The bourgeoisie had a true insight into the fact that all the weapons which it had forged against feudalism turned their points against itself, that all the means of education which it had produced rebelled against its own civilization, that all the gods which it had created had fallen away from it (54).

More specifically, by achieving and maintaining power through calls for order and accusations of socialism against their enemies, the bourgeoisie made itself vulnerable to such attacks (19, 53).

Due to this threat from the other classes, the bourgeoisie was driven to relinquish its own power. As Marx describes it, “the bourgeoisie confesses that its own interests dictate that it should be delivered from the danger of its own rule” (55). Marx does credit the fall of the Second Republic to a number of actions and circumstances, such as the failure of the Party of Order in the National Assembly to act decisively during the debate over constitutional reform (87). However, at its core, Marx believes the downfall of the Second Republic and the rise of Napoleon III is proof of the inability of the upper bourgeoisie to govern without exciting strong, insurmountable opposition from the petty bourgeoisie and other classes.

The Relationship between Base and Superstructure

In The Eighteenth Brumaire of Louis Napoleon, Karl Marx writes, “Upon the different forms of property, upon the social conditions of existence, rises an entire superstructure of distinct and particularly formed sentiments, illusions, modes of thought and views of life” which a class “creates and forms […] out of its material foundations and out of the corresponding social relations” (37, emphasis added). This concept is key to Marx’s understanding of not only Napoleon III’s rise to power, but history in general. Marx sees the French Revolution of 1789 as setting up “modern bourgeois society” (11), meaning a society based around what Marx would call the capitalist mode of production, and bringing an end to the old feudal mode of production.
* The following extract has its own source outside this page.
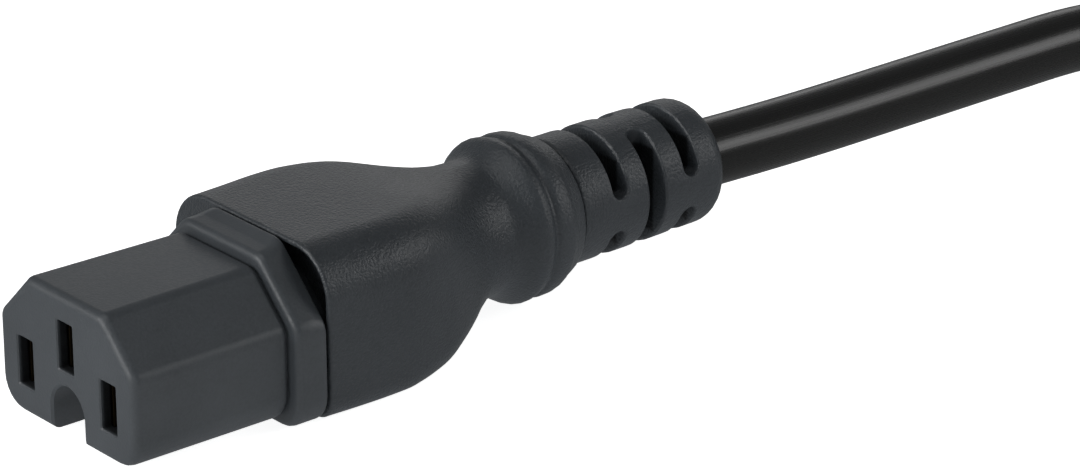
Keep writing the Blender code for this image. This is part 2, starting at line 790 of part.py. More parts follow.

Marx argues that the use of Roman images in the French Revolution were an example of superstructure by providing a way in which the bourgeois revolution could be understood. Another example Marx gives is the bourgeois revolution in England that followed the rise of Oliver Cromwell in 17th-century England. There, the Old Testament of the Bible became the superstructure. In both cases, it was cultural images from the past that were applied to the “purpose of glorifying new struggles” (11), by which Marx means the triumph of capitalism and the bourgeoisie over feudalism and the old aristocracy.
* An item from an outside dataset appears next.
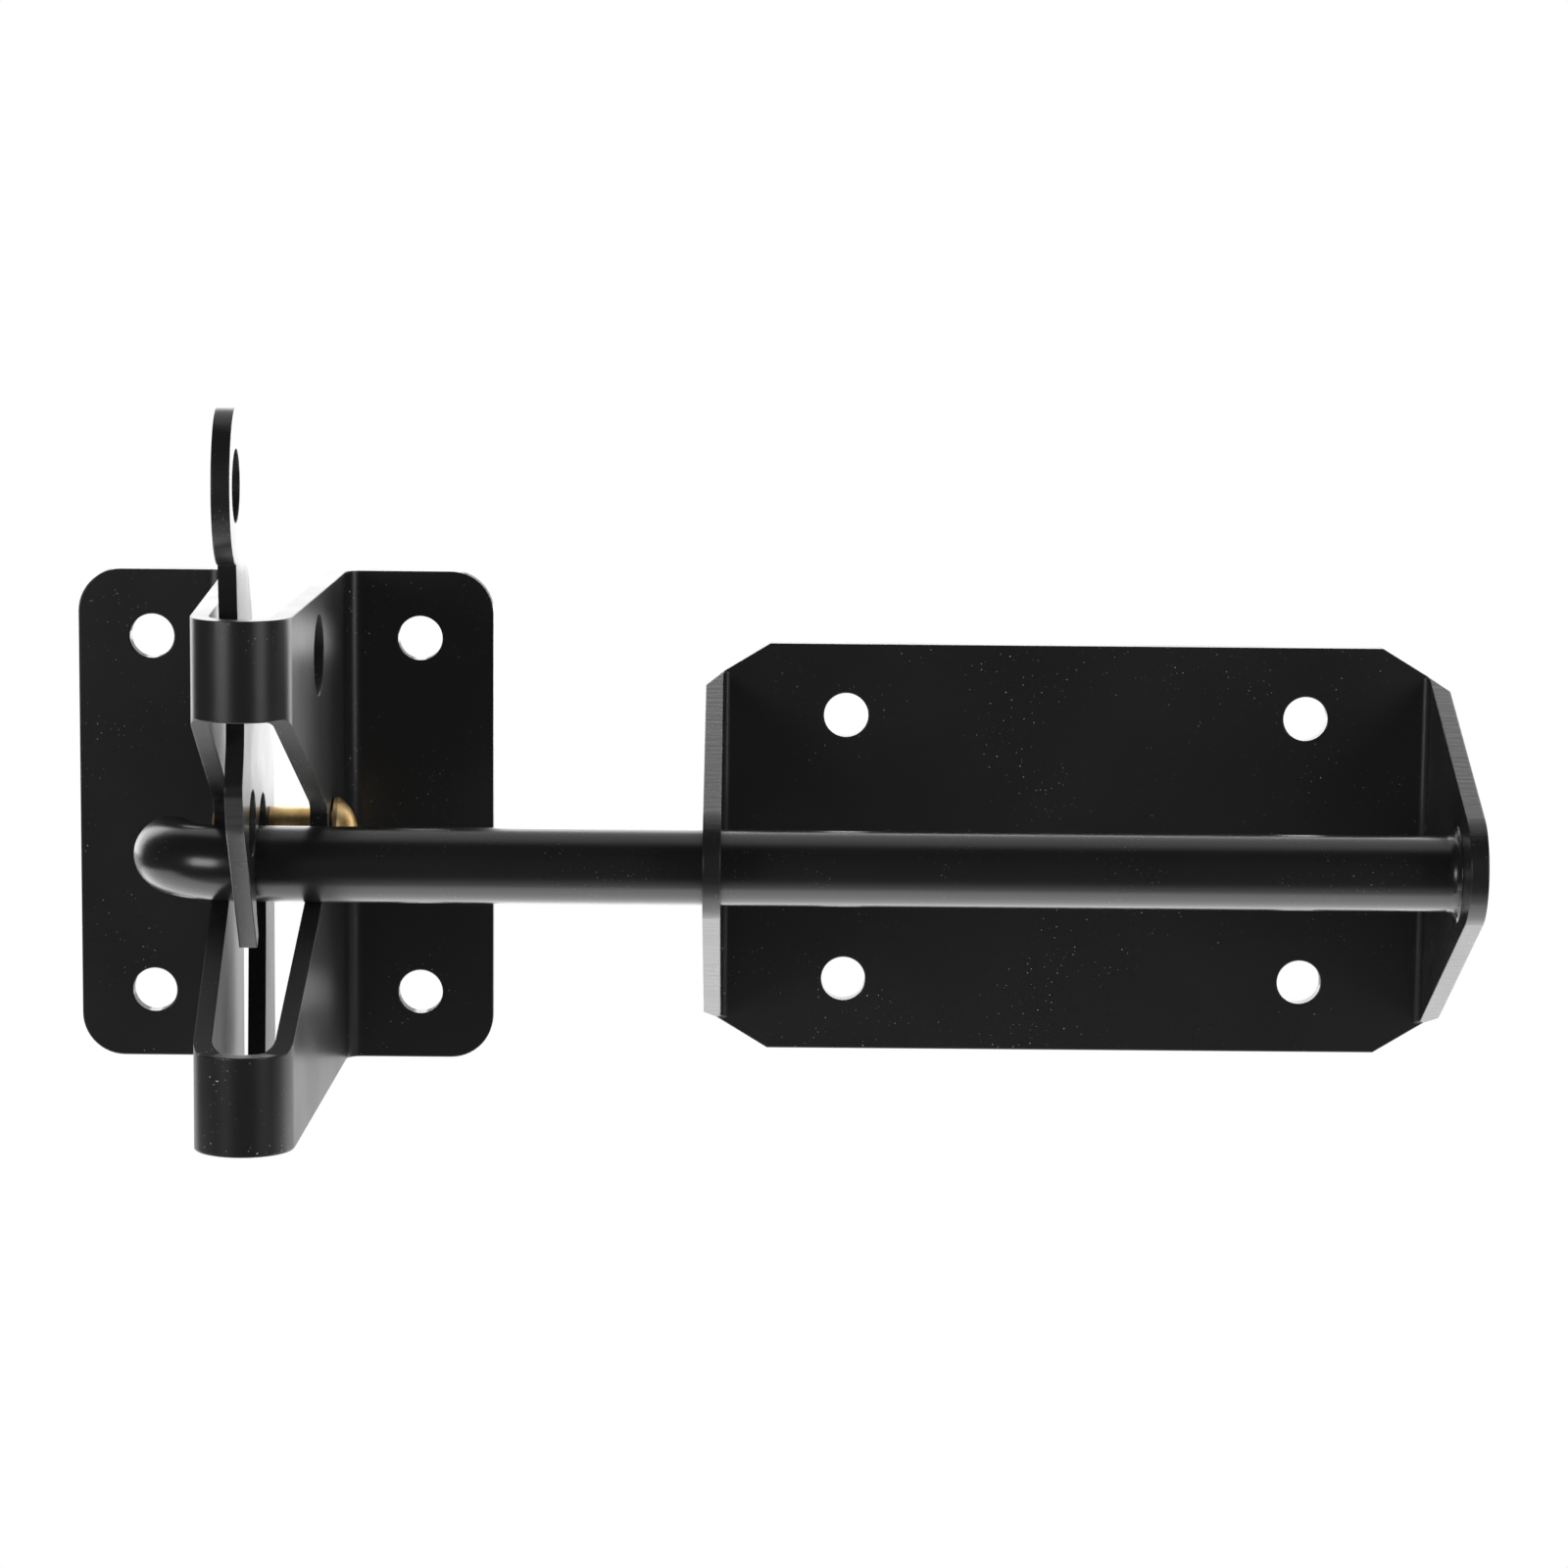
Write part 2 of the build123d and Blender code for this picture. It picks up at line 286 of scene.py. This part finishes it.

Marx’s most detailed discussion of base and superstructure comes from his discussion of the conflict between the Orleanists and the Legitimists. While supporters of both sides of the French royal family were ostensibly fighting over historical and dynastic claims, Marx argues the reasons for the battle are actually economic. The Legitimists had come to represent large landowners while the Orleanists were identified with the cause of bankers and industrialists. The dynastic struggle was thus really, Marx writes, “the struggle for the supremacy of landed property or money, and the highest expression of this antagonism, its personification, was their kings themselves, their dynasties” (82, emphasis added). In other words, the political struggle between the Legitimists and the Orleanists is the superstructure, while the base is the rise of the upper bourgeoisie from the financial industry and their clash with the old nobility that derived its wealth from land and property.

The Role of the Individual in History

Although the focus of The Eighteenth Brumaire of Louis Bonaparte focuses on Napoleon III, Karl Marx does not over-emphasize the agency of even Napoleon III himself in history. While Marx does call attention to Napoleon III’s life and personality, he argues that history is shaped by economic forces and the cultural, social, and political trends emerging out of them.

Marx attributes a number of Napoleon III’s political actions and behavior to his personality and experiences, albeit always in a negative way. For example, Marx describes how Napoleon III is a corrupt and self-interested ruler and representative. As Marx writes, Napoleon’s government’s “prime consideration is to benefit itself and draw California lottery prizes from the state treasury” (113). He concludes that the “contradictory task of the man explains the contradictions of his government” (113). Elsewhere, Marx suggests that Napoleon III’s “long life of adventurous vagabondage had endowed him with the most developed antennae for feeling out the weak moments when he might squeeze money from his bourgeois” (61). In sum, Marx does present Napoleon III as a ruler whose politics and individual impact on the government were shaped by his own lifelong experiences.

However, Marx lays out his overall philosophy of history when he writes, “Men make their own history, but they do not make it just as they please; they do not make it under circumstances chosen by themselves, but under circumstances directly encountered, given and transmitted from the past” (10, emphasis added). Napoleon III himself was the consequence of the failure of the upper bourgeoisie to resist the petty bourgeoisie and the working classes. For Marx, Napoleon III also represents the lumpenproletariat, the class of the habitually unemployed and criminals: “This Bonaparte, who constitutes himself chief of the lumpenproletariat, who here alone rediscovers in mass form the interests which he personally pursues, who recognizes in this scum, offal, refuse of all classes the only class upon which he can base himself unconditionally, is the real Bonaparte” (63).

Marx predicts that the future of Napoleon III’s reign is that he will help fulfill the spread of revolutionary sentiment, which would fit with Marx’s own view of history. Napoleon III will only alienate all the classes through his policies of trying to gain all of their support (114). Furthermore, Napoleon III will make some “desirous of revolution” and make the French government itself “loathsome and ridiculous” (116).

In sum, as an individual, Napoleon III is important in shaping the specific events and policies surrounding him. However, in Marx’s overall view of history, he is just a consequence of historical processes surrounding the development of capitalism, and his actions are limited and shaped by these processes. In addition, Napoleon III is a trigger for processes surrounding the decline of the bourgeoisie and the development of socialist modes of production.